The touchpad is detected fine when specified as a standard PS/2 mouse. If I have a USB mouse plugged in to the laptop before starting X, I can use that instead of the touchpad with no extra setup required. I haven't attempted to hotswap the USB mouse yet.

Sound

Sound works well. The soundcard is supported by the i810_audio drivers in the standard 2.4 kernel. I use the alsa drivers these days because the OSS drivers wouldn't play back sounds in bitrates other than 44100khz.

USB

I've only tested a USB mouse so far, but that worked fine.

PCMCIA

I use the lone PCMCIA slot that comes with this laptop for wireless around the house. I am using the latest linux-wlan drivers, coupled with the 2.4.x kernel PCMCIA drivers. No complications.

Touchpad/GPM

The Touchpad's basic features work well in X - I can tap to click and click and drag (holding down your finger when you hit the edge of the pad will cause it to continue to scroll). The extra features like scrolling edges and the 4-way scrollbar aren't supported by X, however.

GPM has some more sophisticated support for these synaptics touchpads, and I've read a number of success stories. There seems to be some troubles with it on my machine, however - the cursor will appear for a while and then disappear, repeating this in a cycle of about ten seconds. Sometimes it's completely erratic and after trying a few times, I generally have to reboot to get it working again (since the mouse has been left in a bad state, and the reboot resets it). If anyone has had any luck using GPM on an N160, please drop me a line!

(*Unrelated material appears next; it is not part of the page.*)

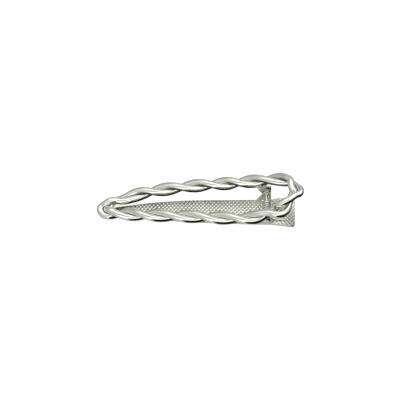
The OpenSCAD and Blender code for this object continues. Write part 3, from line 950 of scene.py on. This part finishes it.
class HAIRCLIP_OT_stage(bpy.types.Operator):
    """Lays out the pale table, the studio light and the camera"""

    bl_idname = "hairclip.stage"
    bl_label = "Table, light and camera"

    def execute(self, context):
        scene, studio = context.scene, context.scene.clip_studio
        mesh = bpy.data.meshes.new("table")
        corners = [(x * TABLE_REACH, y * TABLE_REACH, 0) for x, y in ((-1, -1), (1, -1), (1, 1), (-1, 1))]
        mesh.from_pydata(corners, [], [(0, 1, 2, 3)])
        table = bpy.data.objects.new("table", mesh)
        scene.collection.objects.link(table)
        # The table lies a hair under the clip, so that no face of the one is in a face of the other
        table.location.z = -TABLE_DROP_MM * MM
        mesh.materials.append(table_material(studio))
        # The metal mirrors the studio's dark opening, also where the white table would hide it
        table.visible_glossy = False
        studio_world(studio)

        lens = bpy.data.cameras.new("camera")
        camera = bpy.data.objects.new("camera", lens)
        scene.collection.objects.link(camera)
        scene.camera = camera
        a, e = studio.azimuth, studio.elevation
        right = Vector((math.cos(a), math.sin(a), 0))
        back = Vector((math.sin(a) * math.cos(e), -math.cos(a) * math.cos(e), math.sin(e)))
        up = back.cross(right)
        centre = PHOTO_WIDTH_PX / 2
        aim = (right * (centre - ORIGIN_PX[0]) + up * (ORIGIN_PX[1] - centre)) / PX_PER_MM * MM
        lens.lens = studio.lens
        away = PHOTO_WIDTH_PX / PX_PER_MM * MM * lens.lens / lens.sensor_width
        camera.location = aim + back * away
        camera.rotation_mode = "QUATERNION"
        camera.rotation_quaternion = back.to_track_quat("Z", "Y")
        lens.clip_start, lens.clip_end = 0.01, 10
        scene.view_settings.view_transform = "Standard"
        return {"FINISHED"}


class HAIRCLIP_PT_maker(bpy.types.Panel):
    """Lists the steps that make the clip"""

    bl_idname = "HAIRCLIP_PT_maker"
    bl_label = "Duckbill hair clip"
    bl_space_type = "VIEW_3D"
    bl_region_type = "UI"
    bl_category = "Hair Clip"

    def draw(self, context):
        layout, scene = self.layout, context.scene
        for group in (scene.clip_sizes, scene.clip_finish, scene.clip_studio):
            box = layout.box()
            for name in group.__annotations__:
                box.prop(group, name)
        for step in STEPS:
            layout.operator(step.bl_idname)


GROUPS = {"clip_sizes": ClipSizes, "clip_finish": ClipFinish, "clip_studio": ClipStudio}
STEPS = (HAIRCLIP_OT_frame, HAIRCLIP_OT_jaw, HAIRCLIP_OT_pin, HAIRCLIP_OT_spring, HAIRCLIP_OT_stage)


def register():
    for made in (*GROUPS.values(), *STEPS, HAIRCLIP_PT_maker):
        bpy.utils.register_class(made)
    for name, group in GROUPS.items():
        setattr(bpy.types.Scene, name, bpy.props.PointerProperty(type=group))


def unregister():
    for name in GROUPS:
        delattr(bpy.types.Scene, name)
    for made in (HAIRCLIP_PT_maker, *reversed(STEPS), *reversed(GROUPS.values())):
        bpy.utils.unregister_class(made)


def main():
    """Makes every piece and the stage."""
    register()
    bpy.ops.hairclip.frame()
    bpy.ops.hairclip.jaw()
    bpy.ops.hairclip.pin()
    bpy.ops.hairclip.spring()
    bpy.ops.hairclip.stage()


if __name__ == "__main__":
    main()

The instructions I was following came from this page.

Ethernet

The internal ethernet on this laptop performs very well. I made one tweak which makes the card behave better when under heavy load. The information came from a page, and is copied verbatim for your convenience:

Download the file eepro100-diag.c from Donald Becker's website. Compile it up as per the instructions at the end of the file. As root, probe the card using the binary eepro100-diag, with the command;

# ./eepro100-diag -p 0x3000 -ee -f

You should find the word at offset 0x0A is 0x49b2, and that the diagnostic tool complains that the PHY is in sleep mode. You need to rewrite the EEPROM to turn sleep mode off - this is achieved by doing the following;

# ./eepro100-diag -p 0x3000 -ee -f -G 0 -w -w

Screen/TV

I tested these over the weekend and I'm glad to say they're working quite well, too! The various video states (laptop, monitor, both) are altered by hitting Fn + F3. A TV plugged into the svideo output can be used in the same manner as a monitor plugged into the monitor out. As to be expected, text is barely legible on a TV, but movies turn out quite well.